# Anyone get a faint positive then 2 negatives???



## Beccaboop

So today I'm between 10dpo and 13dpo and first I got a faint positive then after that I got 2 negatives and I'm really confussed!!

I'm going to test again in 2 days.

Anyone else have this and was still actually pregnant??

Thanks xxx


----------



## daffire

Could be different reasons:
1. First test you did was more concentrated, therefore the hormone was present at a higher number.
2. Test sensitivity can vary even within the same company and batch, one can be faintly positive and the other negative. If you used diffenrent brands the sensitivity also varies.

Like you said the best bet is to wait a couple of days and try another test with the same brand. Your not exactly sure wich dpo you are and might still be to early.


----------



## xdxxtx

My SIL had this, and the "positive" was really an evaporation line. If you were using a test that uses blue dye, try again with a test that uses pink dye.


----------



## Beccaboop

Thanks for replying. 
I got a positive and 1 one of the negatives on the same brand of test but 1 negative on a different brand.
They were all pink dye tests!


----------



## pooch

not to be negative but i had a faint positive then the next day a negative and it turned out i had a chemical pregnancy (egg got fertilized but didn't implant).


----------



## mnjhowell

I had a faint positive 2 days I a row then negatives 4 days in a row then a blaring positive the next also on digi and beta confirmation!! My ob said there is something called an implantation surge that if your a crazy tester you might see it and then it be gone till enough is built up to show a good positive. I don't know but I know I am 16 weeks and honestly thought I was crazy but really wasn't!!


----------



## acoriana85

hi i did a preg test two days ago in the am and it came out faint posivite ,and then i took another one later on the same day just to make sure and it came out negative ,and the next day i did another one and came negative again ,today i did another one on the am ,and it came negative again ,,dont know what to do ,but im pretty much feeling preg ,,,the last time i had my period was on aug 29 2012 ,and today is sep26 2012 ,i dont know what to think 1 FAINT POSITIVE AND 4 NEGATIVES ,WHY ?


----------



## acoriana85

hi i did a preg test two days ago in the am and it came out faint posivite ,and then i took another one later on the same day just to make sure and it came out negative ,and the next day i did another one and came negative again ,today i did another one on the am ,and it came negative again ,,dont know what to do ,but im pretty much feeling preg ,,,the last time i had my period was on aug 29 2012 ,and today is sep26 2012 ,i dont know what to think 1 FAINT POSITIVE AND 4 NEGATIVES ,WHY ?


----------



## acoriana85

hi i did a preg test two days ago in the am and it came out faint posivite ,and then i took another one later on the same day just to make sure and it came out negative ,and the next day i did another one and came negative again ,today i did another one on the am ,and it came negative again ,,dont know what to do ,but im pretty much feeling preg ,,,the last time i had my period was on aug 29 2012 ,and today is sep26 2012 ,i dont know what to think 1 FAINT POSITIVE AND 4 NEGATIVES ,WHY ?


----------



## Beccaboop

Sorry i posted this in december but it turned out i wasnt pregnant i got my af in the next few days!
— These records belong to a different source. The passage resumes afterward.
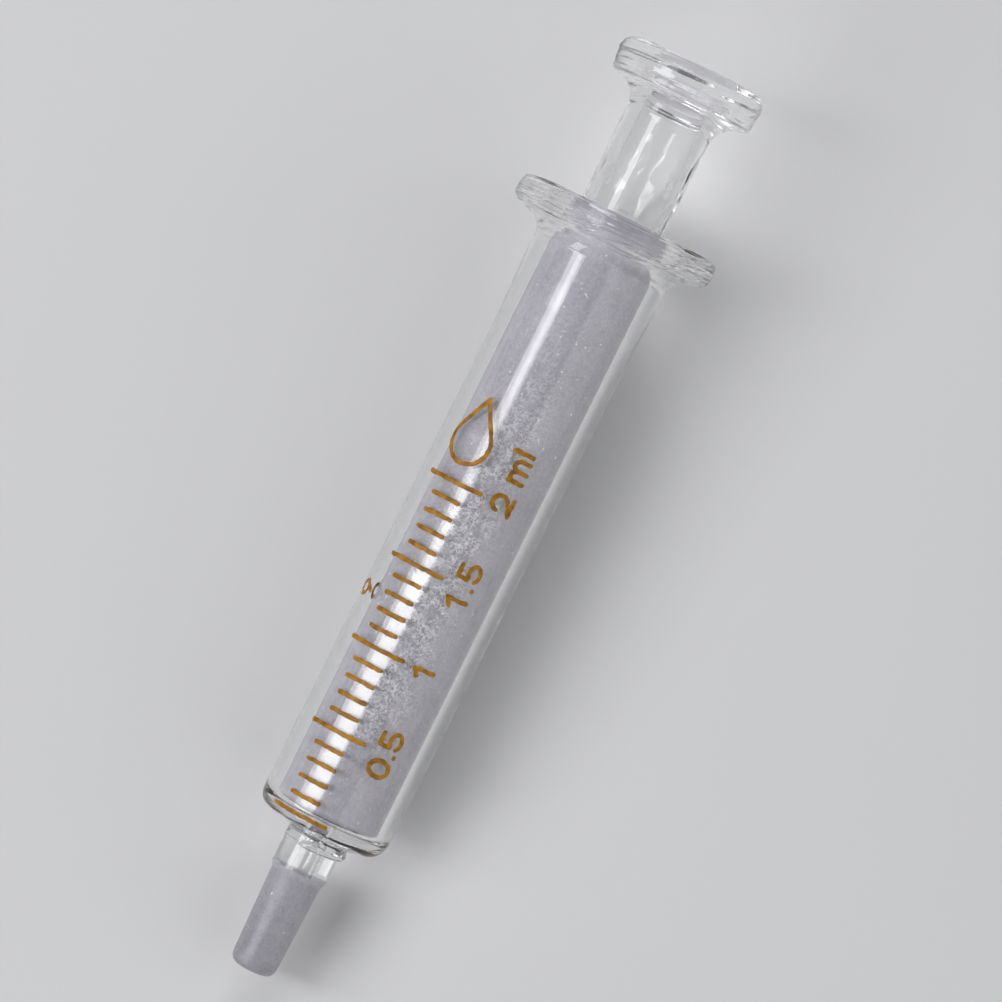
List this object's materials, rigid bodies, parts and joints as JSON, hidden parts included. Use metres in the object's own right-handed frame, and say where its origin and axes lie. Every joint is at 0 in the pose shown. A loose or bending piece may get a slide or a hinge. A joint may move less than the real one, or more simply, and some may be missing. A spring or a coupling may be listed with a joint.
{
  "type": "glass oral syringe",
  "caption": "All-glass Luer-slip syringe: clear graduated barrel with a rolled finger flange and ground nozzle cone, and a hollow ground plunger with a thumb button.",
  "frame": {"origin": "centre of the nozzle's tip, on the axis of the syringe", "axes": "+X along the axis, from the nozzle's tip to the thumb button; +Z out of the front of the barrel, where the scale is printed"},
  "size_m": [0.0836, 0.0182, 0.0182],
  "materials": {
    "clear_glass": "polished",
    "ground_glass": "matte",
    "amber_enamel": "gloss"
  },
  "bodies": {
    "barrel": {"barrel_tube": "clear_glass", "barrel_shoulder": "clear_glass", "finger_flange": "clear_glass", "nozzle_stem": "clear_glass", "luer_cone": "ground_glass", "long_scale_lines": "amber_enamel", "short_scale_lines": "amber_enamel", "numeral_0_5": "amber_enamel", "numeral_1": "amber_enamel", "numeral_1_5": "amber_enamel", "numeral_2": "amber_enamel", "unit_ml": "amber_enamel", "drop_emblem": "amber_enamel", "barrel_pair_number": "amber_enamel"},
    "plunger": {"plunger_end": "ground_glass", "plunger_ground_tube": "ground_glass", "plunger_neck": "clear_glass", "thumb_button": "clear_glass"}
  },
  "joints": [
    {"name": "plunger_slide", "type": "slide", "parent": "barrel", "child": "plunger", "axis": [1, 0, 0], "range_m": [0, 0.0302]}
  ]
}
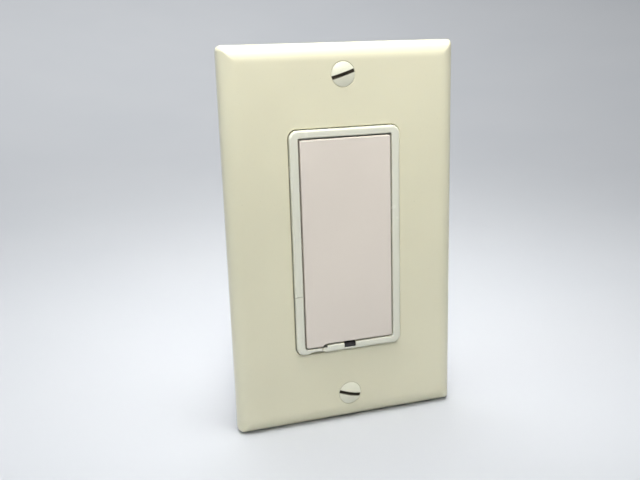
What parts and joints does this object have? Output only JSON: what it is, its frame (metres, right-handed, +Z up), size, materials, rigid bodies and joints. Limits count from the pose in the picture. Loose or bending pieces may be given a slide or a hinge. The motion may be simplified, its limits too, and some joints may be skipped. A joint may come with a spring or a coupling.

We were ntnp at the time and properly started ttc in feb and got pregnant in may im now 24w!! Yay! I didnt have a single symptom until i was 6 weeks when i started vomiting 20 times a day! It didnt stop until 18 weeks! 

I dont know why you had a pos then 4 negs but id say if you dont get your af in the next few days then test again! good luck i hope its a bfp for you! xxx


----------



## acoriana85

hi i had some bleeding few days ago ,but it was weird it start brownish and then it turned pink and then to a light red ,i dont know what to think anymore ,im having back pains cramps feeling nausea ,thanks for replaying ,im gonna call my doctor and go for a blood test ,and just recently my arm feels numbness :(and im having those weird pimples


----------



## Slamdunc

acoriana85 said:


> hi i did a preg test two days ago in the am and it came out faint posivite ,and then i took another one later on the same day just to make sure and it came out negative ,and the next day i did another one and came negative again ,today i did another one on the am ,and it came negative again ,,dont know what to do ,but im pretty much feeling preg ,,,the last time i had my period was on aug 29 2012 ,and today is sep26 2012 ,i dont know what to think 1 FAINT POSITIVE AND 4 NEGATIVES ,WHY ?

Hi acoriana85~I know this post is super old, but what happened to you is happening to me right now. Im feeling really confused any input is SO apprectiated! Can you please tell me whatever happened? Did you get you BFP? I hope so &#128522;


----------